→ SUPPLIED INFORMATION

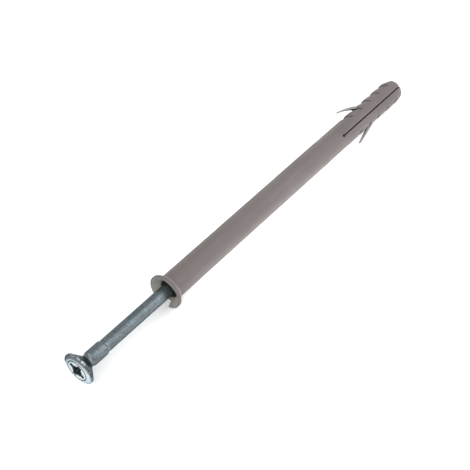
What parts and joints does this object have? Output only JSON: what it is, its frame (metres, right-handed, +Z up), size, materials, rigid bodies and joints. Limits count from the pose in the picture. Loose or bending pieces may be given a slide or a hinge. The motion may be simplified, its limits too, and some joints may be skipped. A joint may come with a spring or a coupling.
{
  "type": "hammer fixing",
  "caption": "Nail-in frame fixing: long nylon sleeve with countersunk collar, slit and barbed expansion zone, and a cross-recessed steel nail screw standing ready to be driven home.",
  "frame": {"origin": "centre of the part's footprint, on the surface it lies on", "axes": "+X along the fixing from the nail's head towards the sleeve's tip, +Z up from the surface, +Y to the left seen from the head; the fixing's own axis leans 0.78 degrees down towards the tip, as it rests on its collar and tip"},
  "size_m": [0.1564, 0.0112, 0.0112],
  "materials": {
    "nylon": "satin grey-brown moulded nylon",
    "zinc_steel": "bright zinc plate with a slight blue cast"
  },
  "bodies": {
    "sleeve": {"sleeve": "nylon"},
    "nail": {"nail_screw": "zinc_steel"}
  },
  "joints": [
    {"name": "nail_drive", "type": "slide", "parent": "sleeve", "child": "nail", "axis": [0.9999, 0, -0.0136], "range_m": [-0.084, 0.03515]}
  ]
}
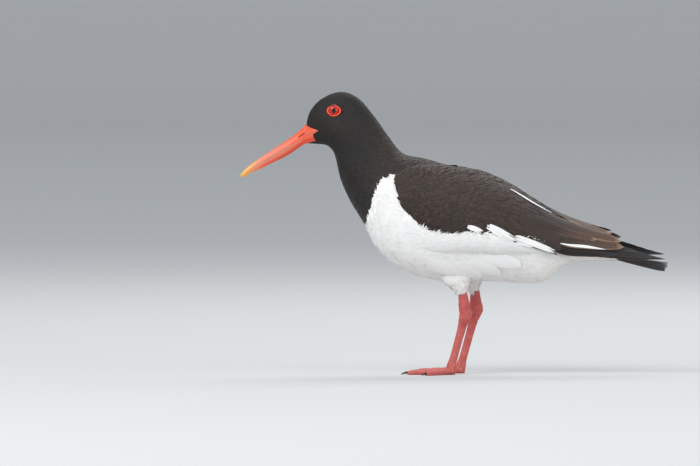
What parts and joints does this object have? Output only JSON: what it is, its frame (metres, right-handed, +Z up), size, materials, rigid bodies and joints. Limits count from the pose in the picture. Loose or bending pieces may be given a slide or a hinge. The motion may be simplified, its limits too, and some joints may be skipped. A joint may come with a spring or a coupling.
{
  "type": "oystercatcher",
  "caption": "Life-size still model of a standing wader with black and white plumage, a long blade-like orange bill and bare reddish legs.",
  "frame": {"origin": "on the floor, under the middle of the bird's box", "axes": "+Z up, +X from the bill's tip towards the tail, +Y towards the bird's right side; the bird faces -X"},
  "size_m": [0.4108, 0.1036, 0.2707],
  "materials": {
    "black_plumage": "soft black-brown feathers",
    "white_plumage": "soft white feathers",
    "bill": "smooth orange-red horn, yellow at the tip",
    "eye_ring": "bare orange skin",
    "eye": "wet, polished red with a black pupil",
    "leg": "scaly pinkish-red skin",
    "claw": "dark horn"
  },
  "bodies": {
    "root": {"bill_lower": "bill", "bill_upper": "bill", "claw_left_inner": "claw", "claw_left_middle": "claw", "claw_left_outer": "claw", "claw_right_inner": "claw", "claw_right_middle": "claw", "claw_right_outer": "claw", "eye_left": "eye", "eye_right": "eye", "eye_ring_left": "eye_ring", "eye_ring_right": "eye_ring", "foot_left": "leg", "foot_right": "leg", "head": "black_plumage", "neck": "black_plumage", "primaries_left": "black_plumage", "primaries_right": "black_plumage", "rump": "white_plumage", "shin_left": "leg", "shin_right": "leg", "tail": "black_plumage", "tarsus_left": "leg", "tarsus_right": "leg", "thigh_left": "white_plumage", "thigh_right": "white_plumage", "toe_left_inner": "leg", "toe_left_middle": "leg", "toe_left_outer": "leg", "toe_right_inner": "leg", "toe_right_middle": "leg", "toe_right_outer": "leg", "torso": "white_plumage", "wing_left": "black_plumage", "wing_right": "black_plumage"}
  },
  "joints": []
}
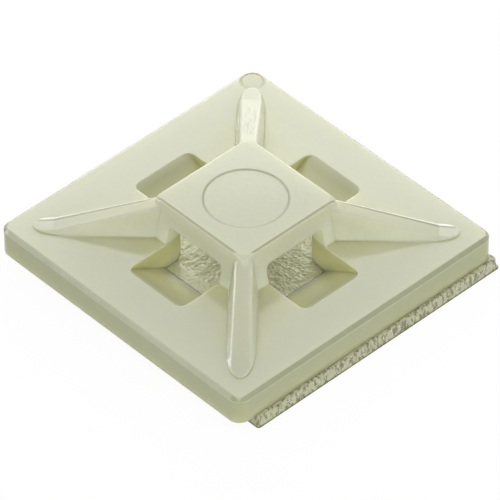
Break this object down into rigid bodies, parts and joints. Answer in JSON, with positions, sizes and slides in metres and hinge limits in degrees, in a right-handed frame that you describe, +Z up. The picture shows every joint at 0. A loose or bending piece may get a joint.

→ PROBLEM REQUIREMENTS
Copy out all of the data exactly, leaving nothing out.

→ RESULT FOR THIS TASK
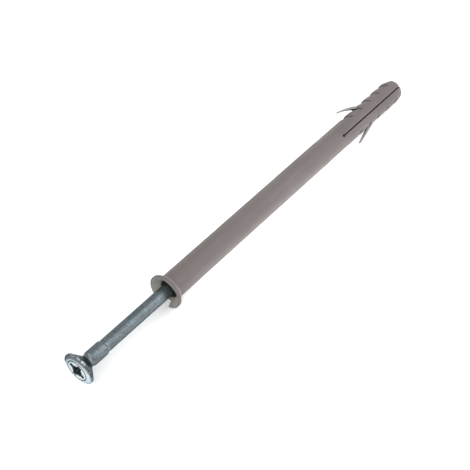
What parts and joints does this object have? Output only JSON: what it is, its frame (metres, right-handed, +Z up), size, materials, rigid bodies and joints. Limits count from the pose in the picture. Loose or bending pieces may be given a slide or a hinge. The motion may be simplified, its limits too, and some joints may be skipped. A joint may come with a spring or a coupling.
{
  "type": "hammer fixing",
  "caption": "Nail-in frame fixing: long nylon sleeve with countersunk collar, slit and barbed expansion zone, and a cross-recessed steel nail screw standing ready to be driven home.",
  "frame": {"origin": "centre of the part's footprint, on the surface it lies on", "axes": "+X along the fixing from the nail's head towards the sleeve's tip, +Z up from the surface, +Y to the left seen from the head; the fixing's own axis leans 0.78 degrees down towards the tip, as it rests on its collar and tip"},
  "size_m": [0.1564, 0.0112, 0.0112],
  "materials": {
    "nylon": "satin grey-brown moulded nylon",
    "zinc_steel": "bright zinc plate with a slight blue cast"
  },
  "bodies": {
    "sleeve": {"sleeve": "nylon"},
    "nail": {"nail_screw": "zinc_steel"}
  },
  "joints": [
    {"name": "nail_drive", "type": "slide", "parent": "sleeve", "child": "nail", "axis": [0.9999, 0, -0.0136], "range_m": [-0.084, 0.03515]}
  ]
}
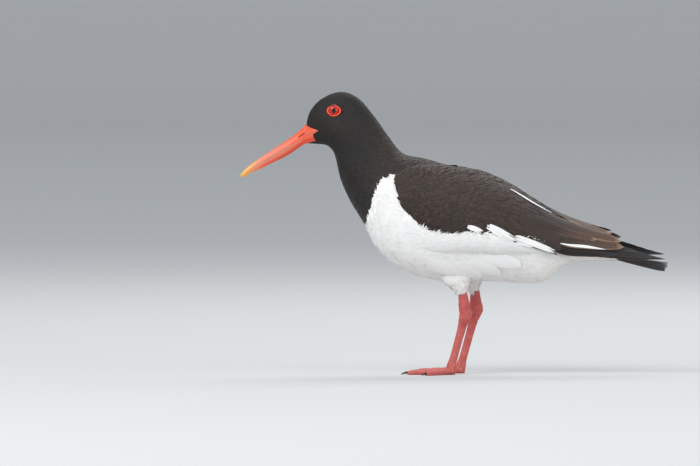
What parts and joints does this object have? Output only JSON: what it is, its frame (metres, right-handed, +Z up), size, materials, rigid bodies and joints. Limits count from the pose in the picture. Loose or bending pieces may be given a slide or a hinge. The motion may be simplified, its limits too, and some joints may be skipped. A joint may come with a spring or a coupling.
{
  "type": "oystercatcher",
  "caption": "Life-size still model of a standing wader with black and white plumage, a long blade-like orange bill and bare reddish legs.",
  "frame": {"origin": "on the floor, under the middle of the bird's box", "axes": "+Z up, +X from the bill's tip towards the tail, +Y towards the bird's right side; the bird faces -X"},
  "size_m": [0.4108, 0.1036, 0.2707],
  "materials": {
    "black_plumage": "soft black-brown feathers",
    "white_plumage": "soft white feathers",
    "bill": "smooth orange-red horn, yellow at the tip",
    "eye_ring": "bare orange skin",
    "eye": "wet, polished red with a black pupil",
    "leg": "scaly pinkish-red skin",
    "claw": "dark horn"
  },
  "bodies": {
    "root": {"bill_lower": "bill", "bill_upper": "bill", "claw_left_inner": "claw", "claw_left_middle": "claw", "claw_left_outer": "claw", "claw_right_inner": "claw", "claw_right_middle": "claw", "claw_right_outer": "claw", "eye_left": "eye", "eye_right": "eye", "eye_ring_left": "eye_ring", "eye_ring_right": "eye_ring", "foot_left": "leg", "foot_right": "leg", "head": "black_plumage", "neck": "black_plumage", "primaries_left": "black_plumage", "primaries_right": "black_plumage", "rump": "white_plumage", "shin_left": "leg", "shin_right": "leg", "tail": "black_plumage", "tarsus_left": "leg", "tarsus_right": "leg", "thigh_left": "white_plumage", "thigh_right": "white_plumage", "toe_left_inner": "leg", "toe_left_middle": "leg", "toe_left_outer": "leg", "toe_right_inner": "leg", "toe_right_middle": "leg", "toe_right_outer": "leg", "torso": "white_plumage", "wing_left": "black_plumage", "wing_right": "black_plumage"}
  },
  "joints": []
}
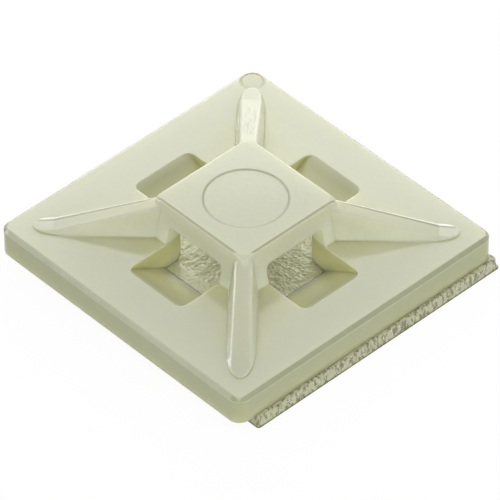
Break this object down into rigid bodies, parts and joints. Answer in JSON, with positions, sizes and slides in metres and hinge limits in degrees, in a right-handed frame that you describe, +Z up. The picture shows every joint at 0. A loose or bending piece may get a joint.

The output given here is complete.